Israel and the U.S. opposed what they saw as an attempt to bypass the process of seeking a negotiated settlement to the conflict, to which Palestinian leaders had committed themselves in numerous signed agreements since 1994.
After the vote the administration was legally bound to end contributions to UNESCO. A 1990 law bars funding to “the United Nations or any specialized agency thereof which accords the Palestine Liberation Organization the same standing as member states.”
A second law, passed in 1994, prohibits “voluntary or assessed contribution to any affiliated organization of the United Nations which grants full membership as a state to any organization or group that does not have the internationally recognized attributes of statehood.”
Not long after the defunding announcement, the administration began seeking waiver authority to enable it to resume funding.
That brought criticism from Republican members of Congress, who viewed the UNESCO cutoff as having proven an effective deterrent to the P.A.’s U.N. membership drive. After U.N. secretary-general Ban Ki-moon raised grave concerns about the financial implications for the world body the P.A. put its plans on hold.
For its part, the administration argued that the defunding had hurt America’s interests more than those of the Palestinians.

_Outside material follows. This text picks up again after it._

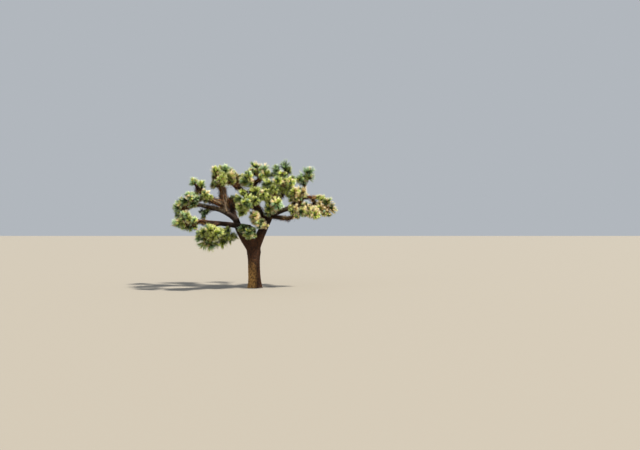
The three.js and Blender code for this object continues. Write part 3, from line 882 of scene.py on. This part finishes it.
def tube(curve, radii, end, rings, sides):
    """A closed tube along the first part of a curve, up to the share at which it ends."""
    shares = np.linspace(0, end, rings)
    places, _, normals, binormals = rings_along(curve, shares)
    turn = np.linspace(0, math.tau, sides, endpoint=False)[None, :, None]
    rim = np.cos(turn) * normals[:, None] + np.sin(turn) * binormals[:, None]
    thick = radii[0] + (radii[1] - radii[0]) * shares
    points = (places[:, None] + rim * thick[:, None, None]).reshape(-1, 3)
    points = np.concatenate((points, places[[0, -1]]))
    ring, step = np.meshgrid(np.arange(rings - 1), np.arange(sides), indexing="ij")
    a = (ring * sides + step).ravel()
    b = (ring * sides + (step + 1) % sides).ravel()
    k, last = np.arange(sides), (rings - 1) * sides
    low, high = np.full(sides, rings * sides), np.full(sides, rings * sides + 1)
    corners = (
        (a, b, b + sides), (a, b + sides, a + sides),
        (low, (k + 1) % sides, k), (high, last + k, last + (k + 1) % sides),
    )
    return points, np.concatenate([np.stack(three, 1) for three in corners])


arm_pile = Pile()
for arm in arms:
    bare = tuple(radius * BARE_SHARE for radius in arm["radii"])
    arm_pile.add(tube(arm["curve"], bare, 1, ARM_RINGS, ARM_SIDES), 0)
for twig in twigs:
    arm_pile.add(tube(twig["curve"], twig["radii"], 1, TWIG_RINGS, TWIG_SIDES), 0)
print("arm triangles:", sum(len(f) for f in arm_pile.faces))

# %% [markdown]
# The bark is one skin over trunk and boughs. It starts as copies of the solid limbs, joined
# with short tubes for the first stretch of every stem. The trunk's copy is drawn down below
# the ground first, and is cut off there last of all, so that the foot stays sharp.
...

Then-ambassador to the U.N. Susan Rice told lawmakers that not only had the P.A. won a seat, but it would also benefit from a decline of U.S. influence at UNESCO – a reference to the eventual loss of voting rights.
UNESCO critics on the Hill were adamant, however.
“The administration needs to leave U.S. law alone,” then-House Foreign Affairs Committee chairman Rep. Ileana Ros-Lehtinen (R-Fla.) said after discussing the matter with Rice.
“It’s working by deterring other U.N. bodies from following in UNESCO’s footsteps and admitting ‘Palestine,’ and by ensuring that U.S. taxpayers don’t foot the bill for UNESCO’s bad behavior,” she said.